In sinthesis, Roth IRAs offer the same investment properties as Traditional IRAs, but with the opposite tax advantages. Instead of deducting taxes until the withdrawal, investors would pay an upfront tax of their contributions. The rate of the tax would be based on the tax rate at the time.

This allows investors to keep 100% of the returns generated over time, meaning that the tax will only be paid on the money deposited in the account.

Roth IRAs are the perfect option for any individual that anticipates being in a higher tax bracket in the future and decides to save by paying upfront. A key characteristic that it is important to mention is that this type of account is especially attractive for investors that believe they might need cash before retirement age, as they are more lenient with early withdrawals than regular IRAs.


  • Max contribution would be $6,000 a year ($500 a month and an extra $1000 over age 50)
  • Savings will grow tax-free
  • No required minimum distribution
  • Investors can contribute after retirement
  • Withdrawals do not count as taxable income
  • Contributions can be withdrawn with no penalty (earnings are a completely different story)

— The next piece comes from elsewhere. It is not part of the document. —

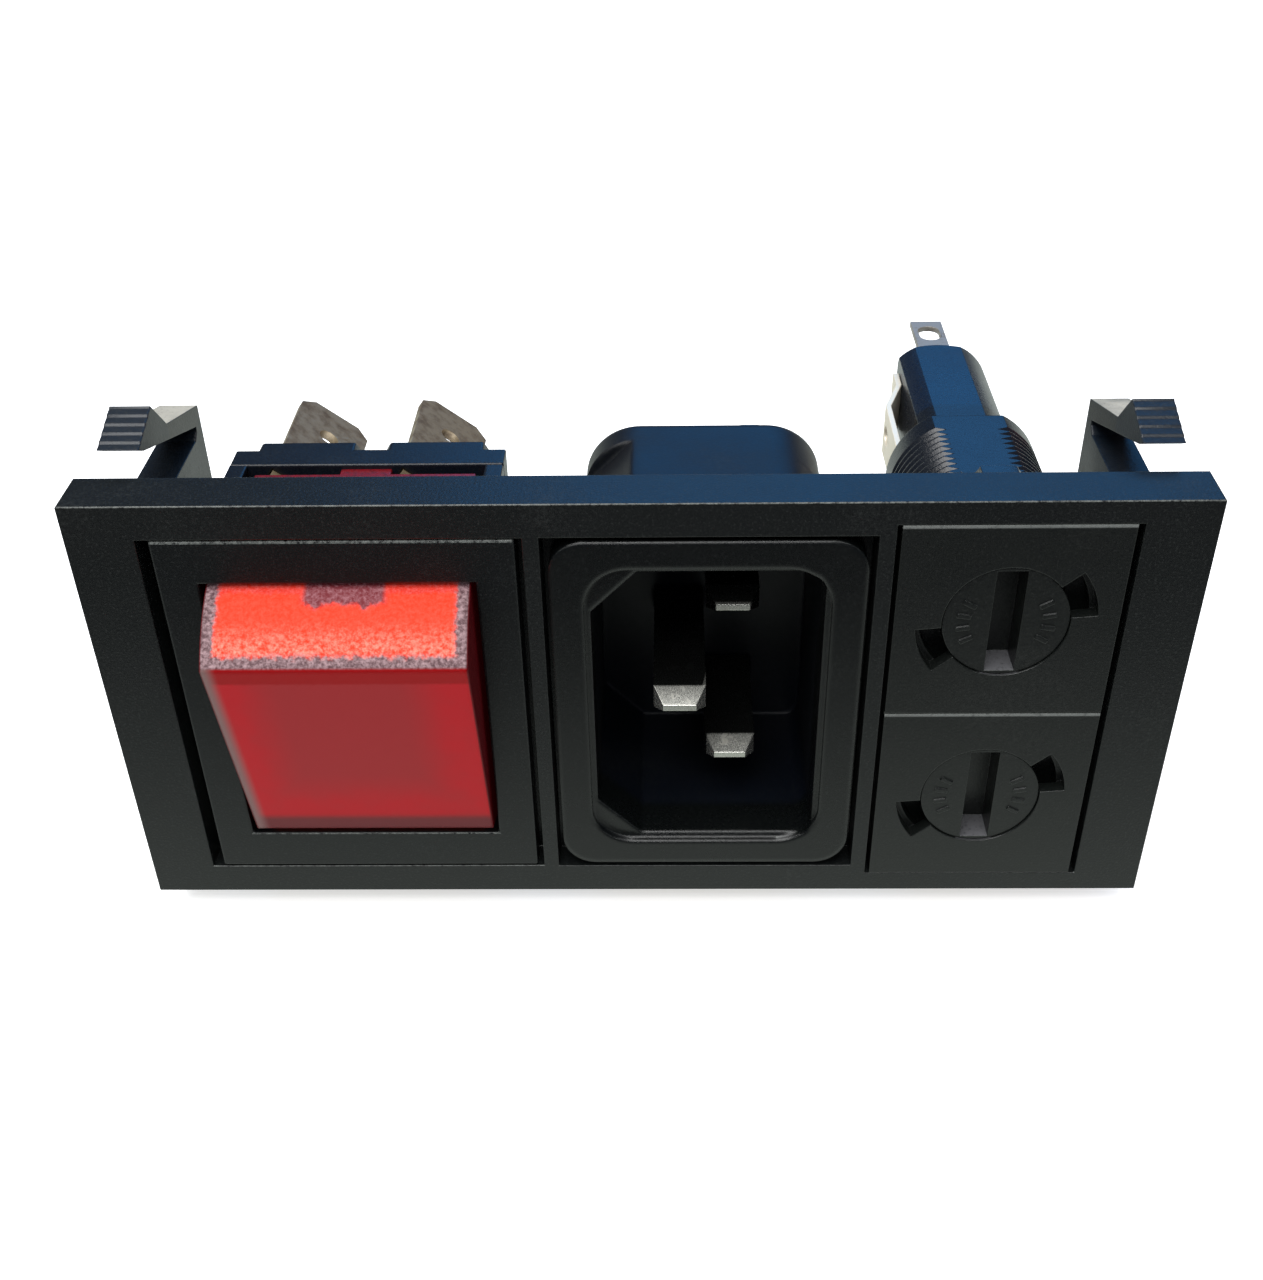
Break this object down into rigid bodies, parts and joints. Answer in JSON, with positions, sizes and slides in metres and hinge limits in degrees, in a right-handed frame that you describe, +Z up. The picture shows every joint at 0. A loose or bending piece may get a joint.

  • Application and contribution will depend on the yearly income of the individual, effectively  making non-eligible certain brackets due to their high earnings
  • Some cases contribution can be reduced based on your income
  • Contributing in excess of the yearly maximum can trigger IRS penalties

Simplified Employee Pension accounts are very similar to Traditional IRAs. The account is funded by the employer, who in return would get tax benefits for the effort. With this model, earnings will grow free of tax, but distributions in retirement will be fully taxed.

One of the key elements that make SEP IRAs so desirable is that they offer a higher contribution limit than any other account. Employers are allowed to contribute up to 25% of the yearly compensation of the employee as long as it stays under $56,000 a year.

Employers should be aware that in order to use this account, the percentage of contribution should be equal to all applicable employees and it does not allow for any contribution via salary deferral.

This model is a great option for small-business owners who are interested in avoiding the cost of starting up and operating a conventional retirement plan, plus to gain access to a tax deduction on any contribution made to their employees.


  • That high contribution limit of up to $56,000
  • Can be combined with a traditional IRA or a Roth IRA
  • Easy to set up and manage


  • No external contributions are allowed
  • Catchup provisions can’t be done
  • Employees should have worked at least 3 to 5 years in order to become eligible

Nondeductible IRAs are funded with after-tax dollars which means that taxes on the capital/contributions has already been paid. Even though they do not offer any tax deduction or exemption, they are the perfect option for any investor looking to defer the tax on their account growth and earnings.

Since the taxes from the capital have been paid before funding, investors will only have to pay based on their earnings and regular capital gains, not the principal.

There are several different guidelines that can make an individual not eligible for a traditional or a Roth IRA; If you find yourself in this category you should consider a Nondeductible account as a healthy and convenient option.


  • Capital gains and dividends won’t be taxed until withdrawn
  • Provide wealthy individuals with a viable option as none-eligible candidates for a regular IRA
  • Backdoor Roth conversion


  • Requires a more tight control, it is common to see investors paying taxes by mistake as they don’t have a clear view of their deductible and non-deductible investment
  • Long term parking of money carries several risks that include penalties and taxes that could be higher than the income tax that should have been paid in the first instance

The IRS stipulates that in order to be eligible to contribute to an IRA, an individual must have earned income, but there’s a way around for married taxpayers if one of them is not working or if they simply contribute with a very low income. Under this model, a couple can contribute to their own separate IRAs (Traditional, Roth, Non-Deductable).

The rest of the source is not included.